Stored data
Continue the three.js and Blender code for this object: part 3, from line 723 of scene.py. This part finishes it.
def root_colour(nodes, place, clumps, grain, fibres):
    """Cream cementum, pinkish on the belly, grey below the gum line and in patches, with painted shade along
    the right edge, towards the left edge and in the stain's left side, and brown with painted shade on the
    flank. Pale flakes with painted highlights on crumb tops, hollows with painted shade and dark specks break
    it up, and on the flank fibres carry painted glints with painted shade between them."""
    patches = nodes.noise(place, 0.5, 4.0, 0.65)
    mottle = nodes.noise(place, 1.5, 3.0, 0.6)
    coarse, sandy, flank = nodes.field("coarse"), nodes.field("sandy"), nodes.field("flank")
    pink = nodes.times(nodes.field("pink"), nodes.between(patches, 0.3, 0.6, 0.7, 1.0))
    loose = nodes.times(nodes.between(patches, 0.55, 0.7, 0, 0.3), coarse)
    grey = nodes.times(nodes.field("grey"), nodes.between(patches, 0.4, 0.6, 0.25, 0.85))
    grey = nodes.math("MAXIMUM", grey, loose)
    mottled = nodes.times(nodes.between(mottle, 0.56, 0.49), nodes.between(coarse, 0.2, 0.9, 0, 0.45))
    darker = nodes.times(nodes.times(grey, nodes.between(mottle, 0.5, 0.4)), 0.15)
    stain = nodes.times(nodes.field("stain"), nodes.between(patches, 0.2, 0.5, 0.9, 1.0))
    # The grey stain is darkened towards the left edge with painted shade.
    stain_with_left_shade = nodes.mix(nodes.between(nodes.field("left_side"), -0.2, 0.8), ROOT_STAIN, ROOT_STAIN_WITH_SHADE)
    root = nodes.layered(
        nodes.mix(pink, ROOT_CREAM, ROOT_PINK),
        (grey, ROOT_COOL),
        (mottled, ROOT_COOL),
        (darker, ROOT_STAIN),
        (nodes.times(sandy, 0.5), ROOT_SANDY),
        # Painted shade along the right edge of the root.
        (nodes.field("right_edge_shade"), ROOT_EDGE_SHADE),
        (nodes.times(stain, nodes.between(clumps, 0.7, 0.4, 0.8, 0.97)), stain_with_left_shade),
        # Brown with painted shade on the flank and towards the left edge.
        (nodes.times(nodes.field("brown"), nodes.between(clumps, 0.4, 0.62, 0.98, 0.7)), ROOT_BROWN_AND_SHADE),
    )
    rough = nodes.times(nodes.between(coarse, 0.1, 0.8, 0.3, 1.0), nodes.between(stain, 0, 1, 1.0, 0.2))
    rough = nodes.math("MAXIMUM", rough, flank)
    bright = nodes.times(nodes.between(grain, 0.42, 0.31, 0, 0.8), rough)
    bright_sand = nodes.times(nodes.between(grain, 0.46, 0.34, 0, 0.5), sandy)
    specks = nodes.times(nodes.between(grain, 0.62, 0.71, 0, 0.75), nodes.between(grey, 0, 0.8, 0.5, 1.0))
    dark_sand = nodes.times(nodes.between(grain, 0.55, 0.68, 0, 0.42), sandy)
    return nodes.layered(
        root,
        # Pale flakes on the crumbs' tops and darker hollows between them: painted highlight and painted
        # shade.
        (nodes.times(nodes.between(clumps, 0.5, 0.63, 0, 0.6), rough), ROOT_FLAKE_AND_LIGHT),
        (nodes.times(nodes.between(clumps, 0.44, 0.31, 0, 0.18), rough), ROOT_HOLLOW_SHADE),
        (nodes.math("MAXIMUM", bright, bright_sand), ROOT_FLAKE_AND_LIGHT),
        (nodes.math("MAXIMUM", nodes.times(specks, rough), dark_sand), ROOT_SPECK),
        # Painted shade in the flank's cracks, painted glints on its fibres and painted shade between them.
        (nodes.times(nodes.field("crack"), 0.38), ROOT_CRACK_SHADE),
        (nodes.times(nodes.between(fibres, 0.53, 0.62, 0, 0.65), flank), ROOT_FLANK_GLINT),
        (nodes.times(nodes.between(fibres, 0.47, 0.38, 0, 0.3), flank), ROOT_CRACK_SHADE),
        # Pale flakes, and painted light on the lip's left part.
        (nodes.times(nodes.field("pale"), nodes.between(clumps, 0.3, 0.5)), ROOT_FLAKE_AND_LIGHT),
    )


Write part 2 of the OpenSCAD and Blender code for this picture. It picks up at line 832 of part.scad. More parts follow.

What to work on = Take the entries and copy them out exactly.

Full response =
Continue the three.js and Blender code for this object: part 3, from line 723 of scene.py. This part finishes it.
def root_colour(nodes, place, clumps, grain, fibres):
    """Cream cementum, pinkish on the belly, grey below the gum line and in patches, with painted shade along
    the right edge, towards the left edge and in the stain's left side, and brown with painted shade on the
    flank. Pale flakes with painted highlights on crumb tops, hollows with painted shade and dark specks break
    it up, and on the flank fibres carry painted glints with painted shade between them."""
    patches = nodes.noise(place, 0.5, 4.0, 0.65)
    mottle = nodes.noise(place, 1.5, 3.0, 0.6)
    coarse, sandy, flank = nodes.field("coarse"), nodes.field("sandy"), nodes.field("flank")
    pink = nodes.times(nodes.field("pink"), nodes.between(patches, 0.3, 0.6, 0.7, 1.0))
    loose = nodes.times(nodes.between(patches, 0.55, 0.7, 0, 0.3), coarse)
    grey = nodes.times(nodes.field("grey"), nodes.between(patches, 0.4, 0.6, 0.25, 0.85))
    grey = nodes.math("MAXIMUM", grey, loose)
    mottled = nodes.times(nodes.between(mottle, 0.56, 0.49), nodes.between(coarse, 0.2, 0.9, 0, 0.45))
    darker = nodes.times(nodes.times(grey, nodes.between(mottle, 0.5, 0.4)), 0.15)
    stain = nodes.times(nodes.field("stain"), nodes.between(patches, 0.2, 0.5, 0.9, 1.0))
    # The grey stain is darkened towards the left edge with painted shade.
    stain_with_left_shade = nodes.mix(nodes.between(nodes.field("left_side"), -0.2, 0.8), ROOT_STAIN, ROOT_STAIN_WITH_SHADE)
    root = nodes.layered(
        nodes.mix(pink, ROOT_CREAM, ROOT_PINK),
        (grey, ROOT_COOL),
        (mottled, ROOT_COOL),
        (darker, ROOT_STAIN),
        (nodes.times(sandy, 0.5), ROOT_SANDY),
        # Painted shade along the right edge of the root.
        (nodes.field("right_edge_shade"), ROOT_EDGE_SHADE),
        (nodes.times(stain, nodes.between(clumps, 0.7, 0.4, 0.8, 0.97)), stain_with_left_shade),
        # Brown with painted shade on the flank and towards the left edge.
        (nodes.times(nodes.field("brown"), nodes.between(clumps, 0.4, 0.62, 0.98, 0.7)), ROOT_BROWN_AND_SHADE),
    )
    rough = nodes.times(nodes.between(coarse, 0.1, 0.8, 0.3, 1.0), nodes.between(stain, 0, 1, 1.0, 0.2))
    rough = nodes.math("MAXIMUM", rough, flank)
    bright = nodes.times(nodes.between(grain, 0.42, 0.31, 0, 0.8), rough)
    bright_sand = nodes.times(nodes.between(grain, 0.46, 0.34, 0, 0.5), sandy)
    specks = nodes.times(nodes.between(grain, 0.62, 0.71, 0, 0.75), nodes.between(grey, 0, 0.8, 0.5, 1.0))
    dark_sand = nodes.times(nodes.between(grain, 0.55, 0.68, 0, 0.42), sandy)
    return nodes.layered(
        root,
        # Pale flakes on the crumbs' tops and darker hollows between them: painted highlight and painted
        # shade.
        (nodes.times(nodes.between(clumps, 0.5, 0.63, 0, 0.6), rough), ROOT_FLAKE_AND_LIGHT),
        (nodes.times(nodes.between(clumps, 0.44, 0.31, 0, 0.18), rough), ROOT_HOLLOW_SHADE),
        (nodes.math("MAXIMUM", bright, bright_sand), ROOT_FLAKE_AND_LIGHT),
        (nodes.math("MAXIMUM", nodes.times(specks, rough), dark_sand), ROOT_SPECK),
        # Painted shade in the flank's cracks, painted glints on its fibres and painted shade between them.
        (nodes.times(nodes.field("crack"), 0.38), ROOT_CRACK_SHADE),
        (nodes.times(nodes.between(fibres, 0.53, 0.62, 0, 0.65), flank), ROOT_FLANK_GLINT),
        (nodes.times(nodes.between(fibres, 0.47, 0.38, 0, 0.3), flank), ROOT_CRACK_SHADE),
        # Pale flakes, and painted light on the lip's left part.
        (nodes.times(nodes.field("pale"), nodes.between(clumps, 0.3, 0.5)), ROOT_FLAKE_AND_LIGHT),
    )


Write part 2 of the OpenSCAD and Blender code for this picture. It picks up at line 832 of part.scad. More parts follow.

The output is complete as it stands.